Rethinking the Anglo-Saxon Migrations
with Professor Guy Halsall (University of York)
at Sutton Hoo, Saturday, 27th September, 2014.
We will explore the Anglo-Saxon migration to Britannia, the break-down of Roman political order and the creation of new social and political units in the former province, looking at traditional ideas and new hypotheses which may help us see things in different ways.
09.50 – 10.15: Coffee on arrival
10.15 – 11.15: The Traditional Story. We begin with a look at the traditional ideas of how Roman Britain became Anglo-Saxon England, looking at the scant written sources and at the earlier readings of the archaeological evidence used to support the written accounts. We then explore why this picture might be problematic. This will set the scene for the later sessions.
11.15 – 11.45: Coffee break
11.45 – 12.45: The Break-up of the Western Roman Empire. We will explore how the western Roman Empire ‘fell’, the essential background to understanding the transformations of the fifth and sixth centuries in Britain. Was it through invasions by barbarians, of which the Saxon conquest of Britain was just one, or was the process more complex? If the latter, how might that change the way we see Britain in this period?
12.45 – 14.00: Lunch break
14.00 – 15.00: The Continental Saxons and their Migrations. Following up session 2, we will look at the ‘Saxon’ homelands in northern Germania. What was their society like? What were its relationships with the Roman Empire? How might we understand their migration across the North Sea and assess its effects?
15.00 – 15.20: Tea break
15.20 – 16.20: Society and Politics in Britain After Rome. We will look in this section at what society might have been like in Britain in the fifth and sixth centuries, building upon the discussions in sections 2 & 3. What kind of kingdoms might have existed? What became of the Romans? Was Britain divided between warring Saxons and Britons?
c.16.20: Thanks and Close
Some Suggestions for Optional Background Reading
Bede, The Ecclesiastical History of the English People (the Oxford World Classics version is better than the Penguin but either will do)

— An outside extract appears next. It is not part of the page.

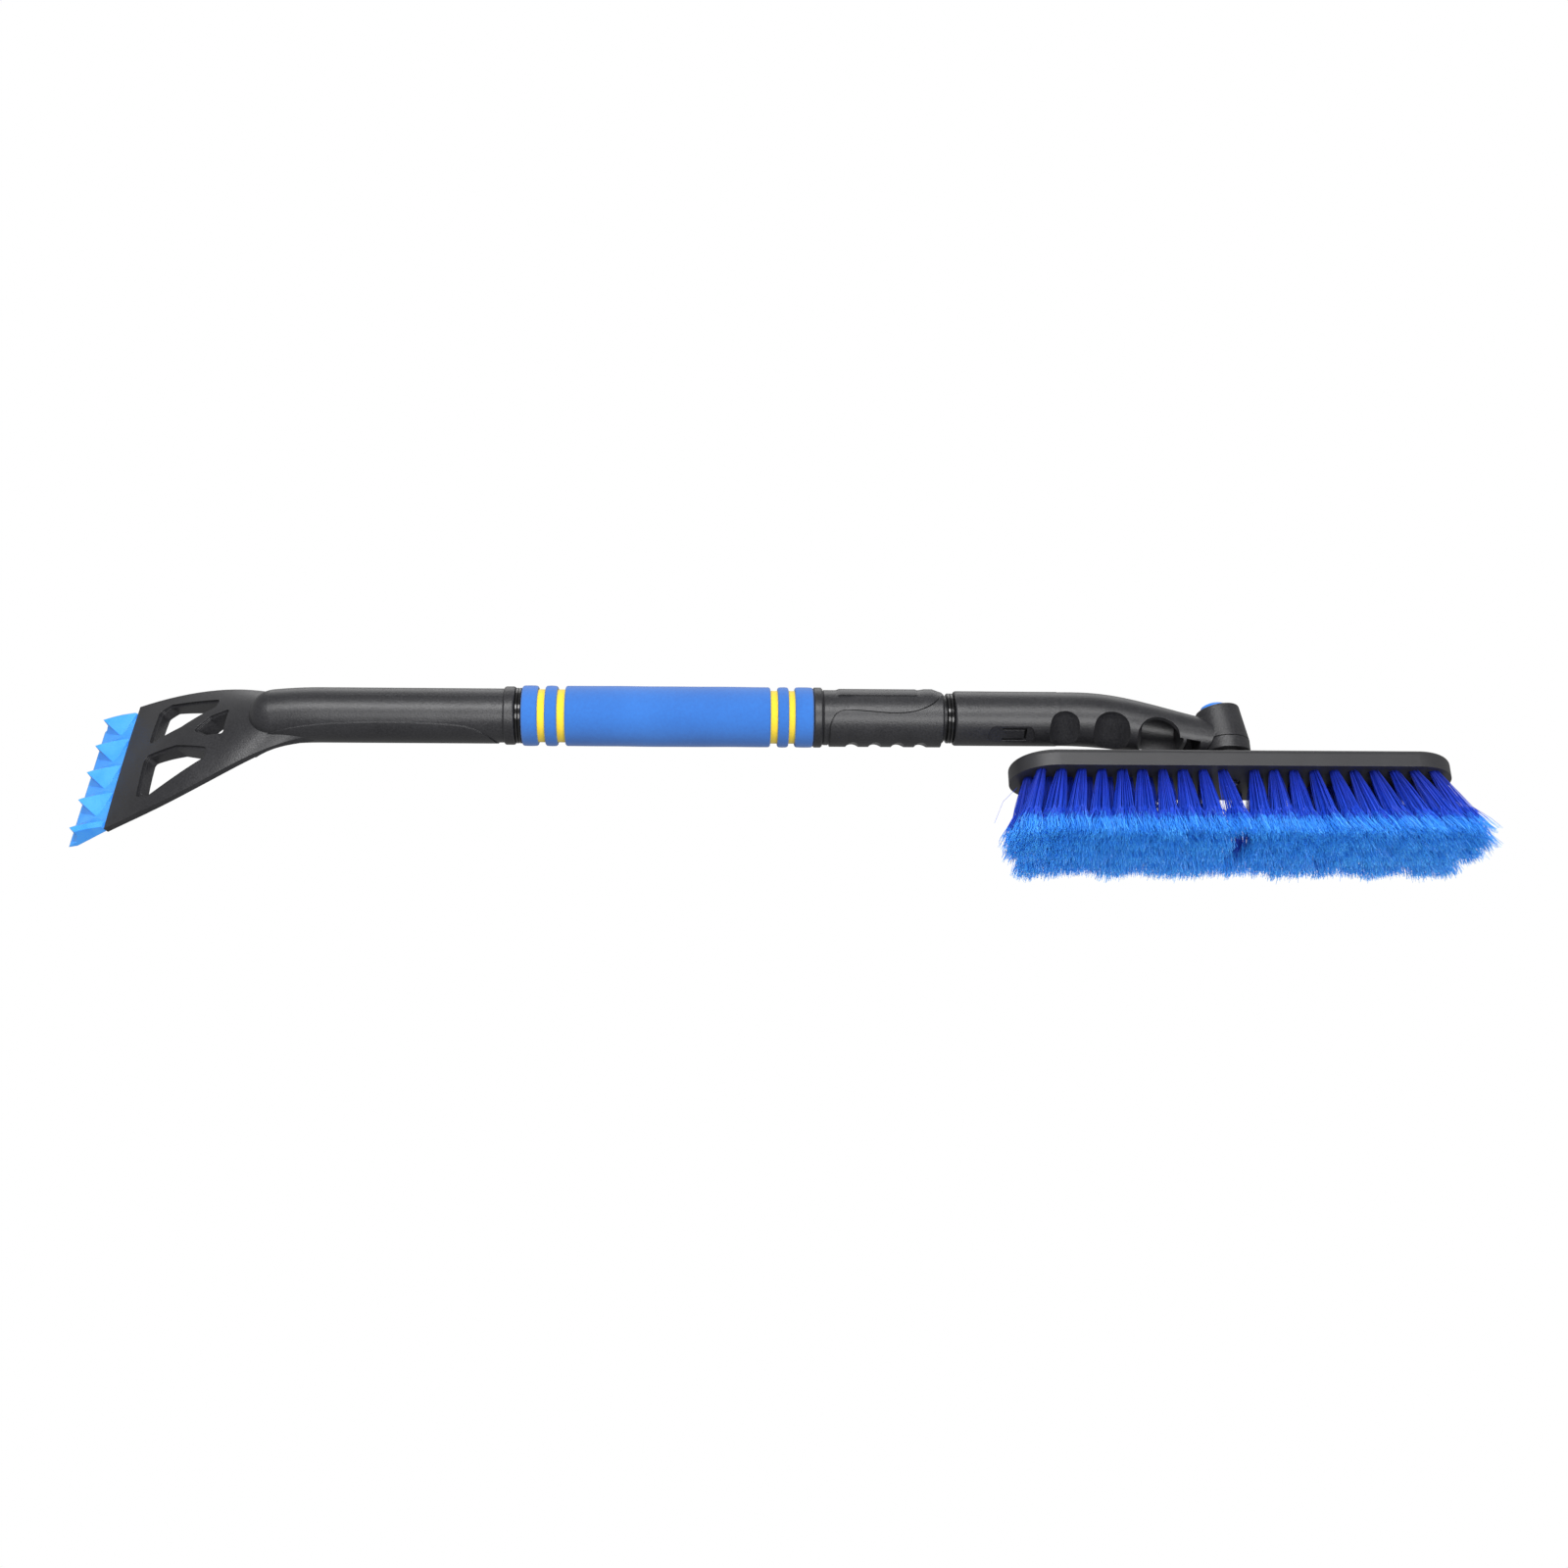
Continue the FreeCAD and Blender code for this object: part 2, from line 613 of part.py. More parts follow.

Gildas, On The Ruin and Conquest of Britain, ed. & Trans. M. Winterbottom (Chichester 1978)
Nennius, The History of the Britons and the Welsh Annals, ed. & trans. J. Morris (Chichester, 1980).
T. Charles-Edwards (ed.), After Rome. C.400-c.800 (Oxford, 2003) esp. the chapter by John Hines.
R. Fleming, Britain After Rome. The Fall and Rise 400-1070 (London 2011)
G. Halsall, Worlds of Arthur: Facts and Fictions of the Dark Ages (Oxford 2013, paperback 2014)
G. Halsall, Barbarian Migrations and the Roman Empire, 376-568 (Cambridge 2007, revised 2009)
P. Heather, The Fall of Rome: A New History (Oxford 2005)
C. Hills, The Origins of the English (London 2003)
J.N.L. Myres, The English Settlements (Oxford 1986) – very old-fashioned, even in 1986, but a good illustration of traditional views.
About Guy Halsall
Guy Halsall took his BA in History and Archaeology at the University of York and stayed at York for his D.Phil, on the archaeology and history of the region of Metz (north-east France) in the Merovingian period (c.450-750). After a fellowship at Newcastle, he taught at the university of London between 1991 and 2002 before returning to York in January 2003 and being promoted to a chair there in 2006. He has published widely on late Roman and early medieval western Europe, covering themes like social structures, age and gender, war and violence, ethnicity and barbarian migration, and humour. He is currently working on a major study of Western Europe around 600 and a book on history itself, entitled Why History Doesn’t Matter.